# [REQUIRED WORK]
Only the lines from the one containing "Continue the FreeCAD" through the one containing "smoke: float" are wanted. Give them again exactly, both ends included.

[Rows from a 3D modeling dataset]
......
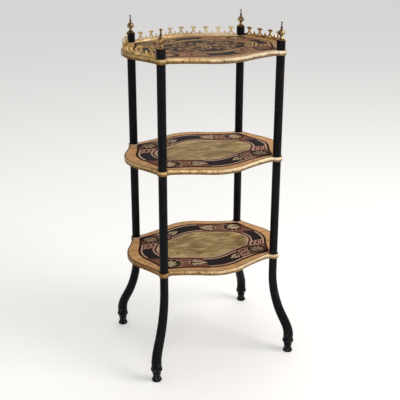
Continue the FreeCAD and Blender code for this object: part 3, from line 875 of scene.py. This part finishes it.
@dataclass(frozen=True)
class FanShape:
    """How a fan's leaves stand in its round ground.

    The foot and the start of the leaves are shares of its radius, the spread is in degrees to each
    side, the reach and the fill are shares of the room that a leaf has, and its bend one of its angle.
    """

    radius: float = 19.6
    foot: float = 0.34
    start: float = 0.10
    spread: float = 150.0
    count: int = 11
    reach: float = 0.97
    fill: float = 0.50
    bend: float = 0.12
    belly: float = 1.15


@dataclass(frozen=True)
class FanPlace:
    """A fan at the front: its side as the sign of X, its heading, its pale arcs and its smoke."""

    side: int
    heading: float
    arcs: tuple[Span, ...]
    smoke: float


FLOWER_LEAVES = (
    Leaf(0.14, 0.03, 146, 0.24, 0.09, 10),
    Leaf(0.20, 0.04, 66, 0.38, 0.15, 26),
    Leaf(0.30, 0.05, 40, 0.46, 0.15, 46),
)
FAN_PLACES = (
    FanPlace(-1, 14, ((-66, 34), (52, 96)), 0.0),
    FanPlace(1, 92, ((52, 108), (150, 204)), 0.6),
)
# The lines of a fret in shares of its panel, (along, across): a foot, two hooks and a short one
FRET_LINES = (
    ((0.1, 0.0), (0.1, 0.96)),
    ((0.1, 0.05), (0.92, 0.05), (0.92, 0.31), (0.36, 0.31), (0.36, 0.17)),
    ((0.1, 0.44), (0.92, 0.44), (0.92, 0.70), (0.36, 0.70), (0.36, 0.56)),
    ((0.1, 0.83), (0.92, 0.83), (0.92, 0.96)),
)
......
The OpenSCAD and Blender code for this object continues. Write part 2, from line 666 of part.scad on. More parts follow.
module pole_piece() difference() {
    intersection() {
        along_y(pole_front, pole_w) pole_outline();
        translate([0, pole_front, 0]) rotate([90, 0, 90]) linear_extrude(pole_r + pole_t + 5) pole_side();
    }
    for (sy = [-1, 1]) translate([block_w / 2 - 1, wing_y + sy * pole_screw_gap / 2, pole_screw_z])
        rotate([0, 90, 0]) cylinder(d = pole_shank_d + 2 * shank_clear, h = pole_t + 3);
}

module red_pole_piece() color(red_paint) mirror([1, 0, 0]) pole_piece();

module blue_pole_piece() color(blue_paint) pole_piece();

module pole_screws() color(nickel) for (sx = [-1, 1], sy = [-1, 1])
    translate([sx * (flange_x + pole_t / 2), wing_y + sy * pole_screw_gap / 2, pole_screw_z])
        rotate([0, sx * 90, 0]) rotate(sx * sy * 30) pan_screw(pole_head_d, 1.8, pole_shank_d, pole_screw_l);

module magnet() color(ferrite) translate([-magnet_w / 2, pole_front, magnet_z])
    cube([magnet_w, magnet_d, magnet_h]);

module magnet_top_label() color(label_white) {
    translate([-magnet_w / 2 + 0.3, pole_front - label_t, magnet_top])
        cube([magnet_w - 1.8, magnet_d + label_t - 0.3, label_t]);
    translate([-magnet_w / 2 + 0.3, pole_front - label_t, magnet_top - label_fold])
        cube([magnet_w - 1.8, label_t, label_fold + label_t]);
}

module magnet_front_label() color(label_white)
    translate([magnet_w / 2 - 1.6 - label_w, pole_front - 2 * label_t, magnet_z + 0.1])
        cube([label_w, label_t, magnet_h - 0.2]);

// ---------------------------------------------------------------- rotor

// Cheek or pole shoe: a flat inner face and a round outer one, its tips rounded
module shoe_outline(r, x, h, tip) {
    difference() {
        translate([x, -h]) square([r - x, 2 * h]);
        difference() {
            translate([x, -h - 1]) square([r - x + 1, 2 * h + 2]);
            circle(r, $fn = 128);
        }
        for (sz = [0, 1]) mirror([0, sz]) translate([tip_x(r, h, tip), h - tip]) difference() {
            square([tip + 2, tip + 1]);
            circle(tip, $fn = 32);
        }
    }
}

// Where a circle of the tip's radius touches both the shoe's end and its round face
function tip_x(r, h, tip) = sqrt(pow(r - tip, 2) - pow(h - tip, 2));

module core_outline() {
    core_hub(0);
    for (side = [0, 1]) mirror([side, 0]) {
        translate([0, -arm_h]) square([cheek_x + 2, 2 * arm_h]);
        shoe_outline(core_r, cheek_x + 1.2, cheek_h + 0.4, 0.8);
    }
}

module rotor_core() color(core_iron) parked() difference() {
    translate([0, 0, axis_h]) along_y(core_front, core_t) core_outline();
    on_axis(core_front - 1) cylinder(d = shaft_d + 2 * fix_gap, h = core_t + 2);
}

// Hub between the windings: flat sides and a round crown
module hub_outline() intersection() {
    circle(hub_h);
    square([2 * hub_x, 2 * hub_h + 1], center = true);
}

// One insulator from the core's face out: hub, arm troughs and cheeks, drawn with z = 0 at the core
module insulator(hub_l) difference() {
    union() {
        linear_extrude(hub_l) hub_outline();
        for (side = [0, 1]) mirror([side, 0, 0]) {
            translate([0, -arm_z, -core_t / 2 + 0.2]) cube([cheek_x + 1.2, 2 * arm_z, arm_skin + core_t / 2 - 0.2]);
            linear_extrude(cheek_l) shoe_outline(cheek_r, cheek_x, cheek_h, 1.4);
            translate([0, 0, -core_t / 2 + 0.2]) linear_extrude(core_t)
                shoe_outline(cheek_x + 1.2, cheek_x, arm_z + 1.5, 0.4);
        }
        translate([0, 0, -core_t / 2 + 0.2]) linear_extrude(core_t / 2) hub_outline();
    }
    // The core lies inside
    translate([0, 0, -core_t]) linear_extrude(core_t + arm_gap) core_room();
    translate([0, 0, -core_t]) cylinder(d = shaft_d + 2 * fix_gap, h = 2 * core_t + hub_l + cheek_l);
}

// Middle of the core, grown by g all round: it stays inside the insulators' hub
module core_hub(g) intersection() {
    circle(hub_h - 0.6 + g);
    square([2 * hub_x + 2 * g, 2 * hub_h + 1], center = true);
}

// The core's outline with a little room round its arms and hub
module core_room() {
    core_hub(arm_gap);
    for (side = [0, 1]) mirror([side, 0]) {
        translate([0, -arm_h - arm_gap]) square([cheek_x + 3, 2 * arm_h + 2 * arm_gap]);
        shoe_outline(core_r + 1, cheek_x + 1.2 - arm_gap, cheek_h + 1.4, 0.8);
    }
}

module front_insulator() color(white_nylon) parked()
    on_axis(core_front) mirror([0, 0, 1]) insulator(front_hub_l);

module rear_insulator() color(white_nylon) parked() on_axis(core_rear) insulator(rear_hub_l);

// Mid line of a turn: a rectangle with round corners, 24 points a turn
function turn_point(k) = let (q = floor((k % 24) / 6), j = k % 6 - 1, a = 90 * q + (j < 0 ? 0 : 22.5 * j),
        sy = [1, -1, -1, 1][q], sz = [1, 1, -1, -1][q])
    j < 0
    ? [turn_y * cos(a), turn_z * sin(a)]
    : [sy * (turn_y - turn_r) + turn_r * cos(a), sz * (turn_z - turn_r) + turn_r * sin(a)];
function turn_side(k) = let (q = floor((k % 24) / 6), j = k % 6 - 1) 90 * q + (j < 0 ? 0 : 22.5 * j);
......
# [TASK OUTPUT]
Continue the FreeCAD and Blender code for this object: part 3, from line 875 of scene.py. This part finishes it.
@dataclass(frozen=True)
class FanShape:
    """How a fan's leaves stand in its round ground.

    The foot and the start of the leaves are shares of its radius, the spread is in degrees to each
    side, the reach and the fill are shares of the room that a leaf has, and its bend one of its angle.
    """

    radius: float = 19.6
    foot: float = 0.34
    start: float = 0.10
    spread: float = 150.0
    count: int = 11
    reach: float = 0.97
    fill: float = 0.50
    bend: float = 0.12
    belly: float = 1.15


@dataclass(frozen=True)
class FanPlace:
    """A fan at the front: its side as the sign of X, its heading, its pale arcs and its smoke."""

    side: int
    heading: float
    arcs: tuple[Span, ...]
    smoke: float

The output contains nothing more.